═══ Entries

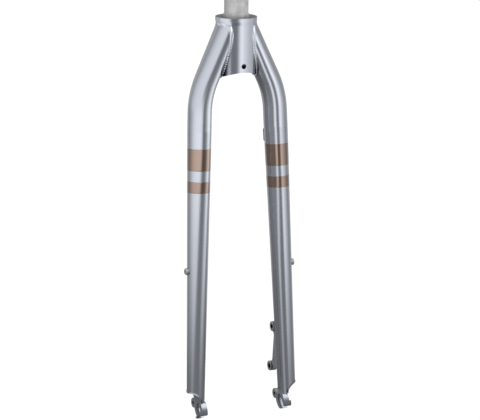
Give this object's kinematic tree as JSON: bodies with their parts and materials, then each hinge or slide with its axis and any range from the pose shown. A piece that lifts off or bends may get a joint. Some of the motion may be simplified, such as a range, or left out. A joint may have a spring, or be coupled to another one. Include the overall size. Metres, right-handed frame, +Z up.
{
  "type": "rigid bicycle fork",
  "caption": "Rigid fork with an unthreaded steerer, a welded crown, straight tapered blades, open dropouts and a disc brake bracket.",
  "frame": {"origin": "centre of the crown race shelf, on the steerer's axis", "axes": "+Z up along the steerer, -Y forward in the direction of travel, +X to the rider's left, the brake side"},
  "size_m": [0.1412, 0.0674, 0.6952],
  "materials": {
    "silver_paint": "metallic gloss",
    "bronze_paint": "metallic gloss",
    "bare_alloy": "raw drawn",
    "machined_alloy": "machined and part painted"
  },
  "bodies": {
    "root": {"steerer_tube": "bare_alloy", "crown": "silver_paint", "shoulder_left": "silver_paint", "shoulder_right": "silver_paint", "blade_left": "silver_paint", "blade_right": "silver_paint", "dropout_left": "machined_alloy", "dropout_right": "machined_alloy", "rack_boss_left": "bare_alloy", "rack_boss_right": "bare_alloy", "band_wide_left": "bronze_paint", "band_wide_right": "bronze_paint", "band_narrow_left": "bronze_paint", "band_narrow_right": "bronze_paint", "crown_weld_left": "silver_paint", "crown_weld_right": "silver_paint", "tip_weld_left": "silver_paint", "tip_weld_right": "silver_paint", "disc_bracket": "silver_paint", "bracket_weld": "silver_paint", "hose_guide": "silver_paint", "guide_weld": "silver_paint"}
  },
  "joints": []
}
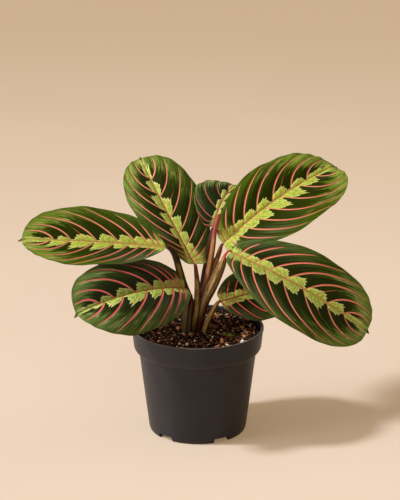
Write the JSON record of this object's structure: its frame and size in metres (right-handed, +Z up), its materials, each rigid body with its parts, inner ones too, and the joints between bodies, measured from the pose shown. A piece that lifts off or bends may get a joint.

══════

Problem requirements: Copy out each line in the listing that has the word "frame".

Complete response:
Give this object's kinematic tree as JSON: bodies with their parts and materials, then each hinge or slide with its axis and any range from the pose shown. A piece that lifts off or bends may get a joint. Some of the motion may be simplified, such as a range, or left out. A joint may have a spring, or be coupled to another one. Include the overall size. Metres, right-handed frame, +Z up.
  "frame": {"origin": "centre of the crown race shelf, on the steerer's axis", "axes": "+Z up along the steerer, -Y forward in the direction of travel, +X to the rider's left, the brake side"},
Write the JSON record of this object's structure: its frame and size in metres (right-handed, +Z up), its materials, each rigid body with its parts, inner ones too, and the joints between bodies, measured from the pose shown. A piece that lifts off or bends may get a joint.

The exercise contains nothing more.